Nevertheless, I believe Stephen's essay makes a significant contribution by bringing the discussion back to a crucial question that is often overlooked: not whether the state intervenes, but whether it can create incentives that reward productivity, learning, and technological upgrading rather than political proximity. It is a valuable contribution to the debate on why Indonesia's impressive developmental achievements stopped short of full industrial transformation.

Stephen Brien's avatar

Thanks for your generous comments. I agree that we are looking at an ecosystem with high causal density. My focus has been on the role of governing orientation in shaping Indonesia's trajectory (and those of other countries). Fully agree that there are many other confounding factors that need to be considered in a holistic assessment of the causes of a country's development. My next post will touch on a few of these. You are also correct to call them out, and I should be clearer in recognising other contributory factors.

Donald Robotham's avatar

Thus 'discilpining' firms, often presented as an innocently rational and technocratic act, in reality is a highly political one with grave, possibly fatal, consequences for the regime bold enough to attempt it. Safer to be satisfied with permanent middle income status!

Stephen Brien's avatar

I agree that 'disciplining' firms is a highly political move. When associated with clear rules and transparency, such conditionality can operate within a rule of law. However, too often, this is not the case. That said, if permanent middle-income status were the aim, there might well be better ways of achieving it than a form of inconsistent industrial policy.

Donald Robotham's avatar

Regimes are deeply conflicted: of course all Global South regimes aspire to high income status and rightly so. At the same time few are in the geopolitical or domestic position to pursue it without their political base uunravelling. Firms push back hard with much local and foreign support. Not an easy road

Stephen Brien's avatar

Agree - a topic of focus for my posts on reform.

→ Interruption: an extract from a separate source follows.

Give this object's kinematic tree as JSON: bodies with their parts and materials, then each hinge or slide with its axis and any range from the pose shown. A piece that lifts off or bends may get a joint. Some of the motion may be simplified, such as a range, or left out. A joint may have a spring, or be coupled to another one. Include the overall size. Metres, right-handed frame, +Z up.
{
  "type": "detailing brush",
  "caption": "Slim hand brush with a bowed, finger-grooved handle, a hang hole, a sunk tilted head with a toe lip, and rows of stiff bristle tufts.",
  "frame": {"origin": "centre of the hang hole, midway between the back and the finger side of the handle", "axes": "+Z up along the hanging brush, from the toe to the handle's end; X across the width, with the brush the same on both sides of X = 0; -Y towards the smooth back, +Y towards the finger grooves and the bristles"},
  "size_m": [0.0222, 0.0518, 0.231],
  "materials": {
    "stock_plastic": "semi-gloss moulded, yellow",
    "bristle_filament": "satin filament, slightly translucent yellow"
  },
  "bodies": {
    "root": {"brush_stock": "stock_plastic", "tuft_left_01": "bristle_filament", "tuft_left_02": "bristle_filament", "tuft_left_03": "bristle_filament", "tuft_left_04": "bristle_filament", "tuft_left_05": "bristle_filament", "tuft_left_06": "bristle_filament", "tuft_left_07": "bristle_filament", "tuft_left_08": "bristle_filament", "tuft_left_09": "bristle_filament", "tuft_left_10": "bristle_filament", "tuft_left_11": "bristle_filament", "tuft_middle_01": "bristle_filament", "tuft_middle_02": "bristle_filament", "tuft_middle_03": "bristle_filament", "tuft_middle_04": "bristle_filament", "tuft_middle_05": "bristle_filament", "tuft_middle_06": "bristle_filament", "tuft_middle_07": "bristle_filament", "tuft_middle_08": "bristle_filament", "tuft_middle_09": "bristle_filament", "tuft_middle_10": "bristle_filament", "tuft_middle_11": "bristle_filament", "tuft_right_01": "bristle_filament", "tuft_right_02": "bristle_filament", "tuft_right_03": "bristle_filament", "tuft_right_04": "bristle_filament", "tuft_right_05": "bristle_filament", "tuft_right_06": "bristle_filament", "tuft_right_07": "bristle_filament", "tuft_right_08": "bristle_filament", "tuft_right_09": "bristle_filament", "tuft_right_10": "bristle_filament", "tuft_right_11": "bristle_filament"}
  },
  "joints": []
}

https://hiddenrules.substack.com/p/the-wall-nobody-has-tested

https://hiddenrules.substack.com/p/reform-windows-are-made-not-found

. . . with more on the way. This is the tough challenge.

Pantau.com's avatar

This is a sharp way to frame Indonesia’s development puzzle: not simply state vs market, but what the system actually rewards.

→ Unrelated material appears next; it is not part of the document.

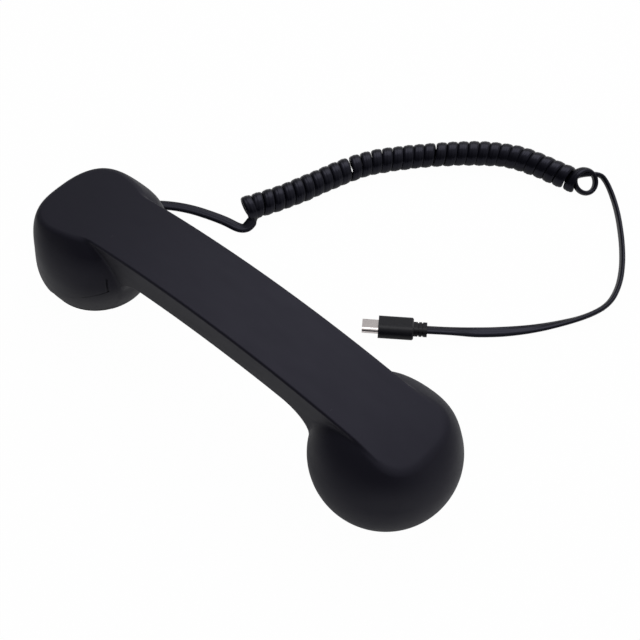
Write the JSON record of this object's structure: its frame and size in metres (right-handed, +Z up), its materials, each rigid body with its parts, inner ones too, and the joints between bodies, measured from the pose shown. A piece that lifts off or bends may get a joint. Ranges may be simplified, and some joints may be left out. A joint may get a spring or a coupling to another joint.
{
  "type": "telephone handset",
  "caption": "Telephone handset with two round cups on an arched handle, a flat curly cord and a small data plug.",
  "frame": {"origin": "on the table under the handset, at the middle of its length and width", "axes": "+X along the handle towards the ear cup, +Y across it on the side where the cord's coil lies, +Z up"},
  "size_m": [0.2261, 0.2078, 0.0527],
  "materials": {
    "shell": "soft-touch matte blue-black",
    "cap": "fine matte",
    "cloth": "fine acoustic cloth",
    "speaker_metal": "pressed",
    "cone": "thin film",
    "magnet": "plated",
    "seal": "matte",
    "capsule": "satin",
    "button": "fine matte",
    "plunger": "smooth",
    "switch": "smooth",
    "board": "solder mask",
    "chip": "moulded",
    "screw": "plated",
    "wire_red": "smooth",
    "wire_white": "smooth",
    "cord": "semi-gloss jacket",
    "relief": "matte",
    "plug_body": "fine matte",
    "plug_metal": "satin",
    "plug_insert": "smooth",
    "contact": "plated"
  },
  "bodies": {
    "handset": {"back_shell": "shell", "front_shell": "shell", "ear_cap": "cap", "mouth_cap": "cap", "ear_cloth": "cloth", "mouth_cloth": "cloth", "speaker_frame": "speaker_metal", "speaker_cone": "cone", "speaker_magnet": "magnet", "speaker_gasket": "seal", "microphone_boot": "seal", "microphone_capsule": "capsule", "switch_body": "switch", "audio_board": "board", "audio_chip": "chip", "assembly_screws": "screw", "board_screws": "screw", "speaker_wires": "wire_red", "microphone_wires": "wire_white", "cord_core": "cord", "cord_grommet": "relief", "cord_lead": "cord", "cord_coil": "cord", "cord_tail": "cord", "plug_relief": "relief", "plug_overmold": "plug_body", "plug_tip": "plug_metal", "plug_insert": "plug_insert", "plug_contacts": "contact"},
    "button": {"call_button": "button", "switch_plunger": "plunger"}
  },
  "joints": [
    {"name": "button_press", "type": "slide", "parent": "handset", "child": "button", "axis": [0, 0, 1], "range_m": [0, 0.0005], "stiffness_N_per_m": 400}
  ]
}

One point I would add is that this does not necessarily weaken the case for an active state. In fact, Indonesia’s current development agenda still needs a capable state: one that can coordinate industrial policy, infrastructure, skills, social protection, and investment. The harder question is what kind of discipline the state applies after it intervenes.

That question matters for labor as well. If firms are supported without a productivity test, and workers absorb adjustment through informality, short-hour work, or unstable platform work, then the system may preserve activity without upgrading capability.

So perhaps the lesson is not that the government should step back, but that state intervention needs clearer performance conditions. Support should lead to better firms, better jobs, and stronger worker capability, not only stable macro numbers or protected incumbents.

That seems like one place where Indonesia’s old development problem still echoes in the present.